__Provided material__
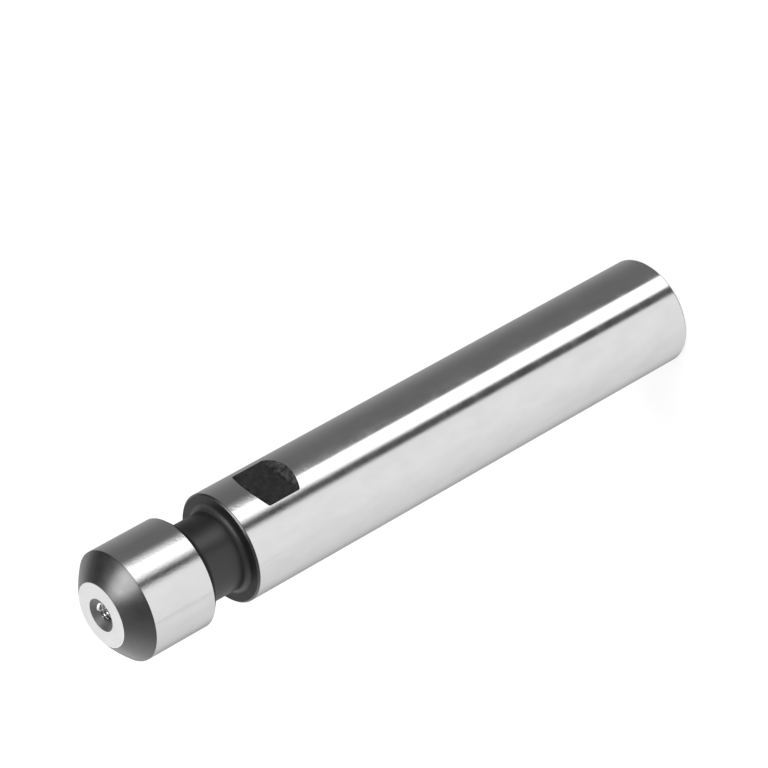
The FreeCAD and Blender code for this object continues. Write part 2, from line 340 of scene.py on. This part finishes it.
def build_cutter(side):
    """A bar as long as the slot, with the cutter's rounded corners; side is -1 or +1 along Y."""
    mesh = bmesh.new()
    ends = []
    for x in (-CUTTER_HALF_LENGTH, CUTTER_HALF_LENGTH):
        ends.append([mesh.verts.new(Vector((x, side * y, z)) * MM) for y, z in flat_section()])
    left, right = ends
    count = len(left)
    for index in range(count):
        after = (index + 1) % count
        mesh.faces.new((left[index], left[after], right[after], right[index]))
    mesh.faces.new(left)
    mesh.faces.new(right)
    bmesh.ops.recalc_face_normals(mesh, faces=mesh.faces)
    for face in mesh.faces:
        off_middle = abs(face.calc_center_median().z / MM - FLAT_MIDDLE)
        face.smooth = True
        face.material_index = FLAT if off_middle < FLAT_WIDTH / 2 else SLOPE
    data = bpy.data.meshes.new("slot_cutter")
    mesh.to_mesh(data)
    mesh.free()
    return bpy.data.objects.new("slot_cutter", data)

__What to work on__
Using the listing above, reproduce each line without omission.

__Expected answer__
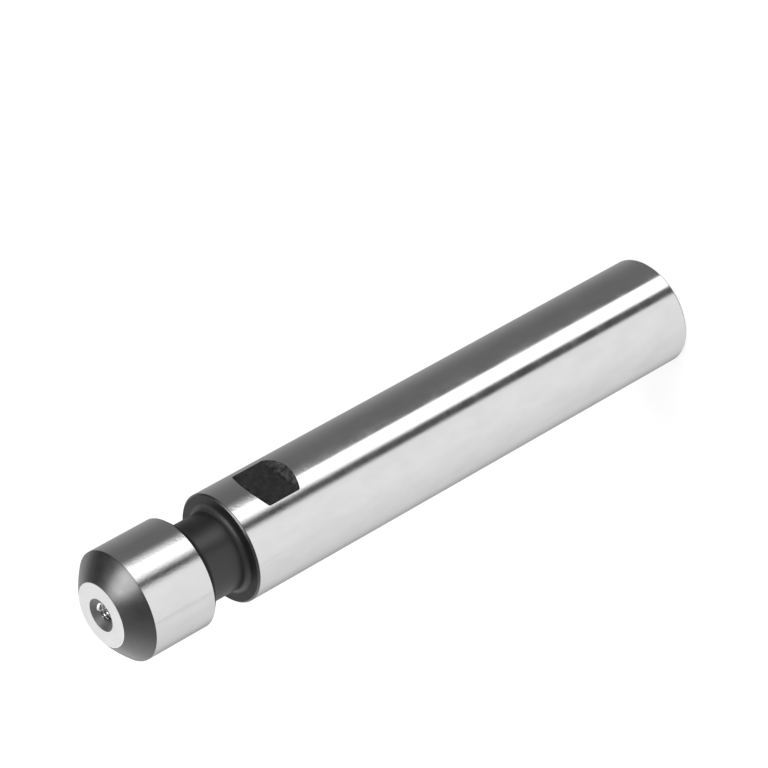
The FreeCAD and Blender code for this object continues. Write part 2, from line 340 of scene.py on. This part finishes it.
def build_cutter(side):
    """A bar as long as the slot, with the cutter's rounded corners; side is -1 or +1 along Y."""
    mesh = bmesh.new()
    ends = []
    for x in (-CUTTER_HALF_LENGTH, CUTTER_HALF_LENGTH):
        ends.append([mesh.verts.new(Vector((x, side * y, z)) * MM) for y, z in flat_section()])
    left, right = ends
    count = len(left)
    for index in range(count):
        after = (index + 1) % count
        mesh.faces.new((left[index], left[after], right[after], right[index]))
    mesh.faces.new(left)
    mesh.faces.new(right)
    bmesh.ops.recalc_face_normals(mesh, faces=mesh.faces)
    for face in mesh.faces:
        off_middle = abs(face.calc_center_median().z / MM - FLAT_MIDDLE)
        face.smooth = True
        face.material_index = FLAT if off_middle < FLAT_WIDTH / 2 else SLOPE
    data = bpy.data.meshes.new("slot_cutter")
    mesh.to_mesh(data)
    mesh.free()
    return bpy.data.objects.new("slot_cutter", data)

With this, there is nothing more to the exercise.